Playing with the puppies was our absolute favorite part, and as our children were the only ones there that night we totally monopolized this activity.
11. Live Out Your Childhood Dreams Dog Sledding in Norway
Who doesn’t want to take a trip dog sledding in Norway?
No really. Who hasn’t read Jack London’s book Call of the Wild?
Watched Iron Will or Eight Below and dreamed of taking a dog sled across a never-ending blanket of snow and develop one of the most meaningful and lasting relationships with a living non-human creature?
Like we said, dog sledding in Norway is a magical experience.
► What We Learned: We learned a lot about the dogs who worked on these tours, and it gave our children an opportunity to ask questions and learn about how to train, care for, and live alongside these beautiful animals. We felt very special watching these highly intelligent animals navigating the twists and turns expertly at home in their element.
What do you think? Would you rather lay back and relax in the sled admiring the scenery or grab the reigns over the fjords?
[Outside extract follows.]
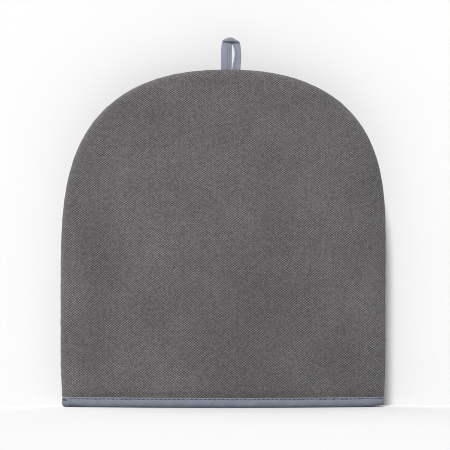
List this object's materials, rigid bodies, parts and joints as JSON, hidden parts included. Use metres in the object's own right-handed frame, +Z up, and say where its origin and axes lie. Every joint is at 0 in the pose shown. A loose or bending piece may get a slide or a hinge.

► Nap-Time Version: Our family trip Husky Dog Sledding in Norway during the polar night in the remote wilderness of Tromsø in Scandinavia.
We loved our time in Norway! Check out all our adventures!
Hurtigruten has been on my wishlist for a long time it looks like you had a fabulous trip!
I hope you’ll check back in a few days when we post our review of the ship. We are just compiling the video for it! It was amazing!
How old were your children when you did the dog sledding? Which company did you use to do the tour? I saw some websites where they mencioned not receive younger than 6 years old. Tks!!
We included the links for the company we used, although we actually booked through Authentic Scandinavia. Our youngest had just turned 3 years old. The age restriction is for driving your own sled. Children under the age of 6 can ride on a family sled with a musher.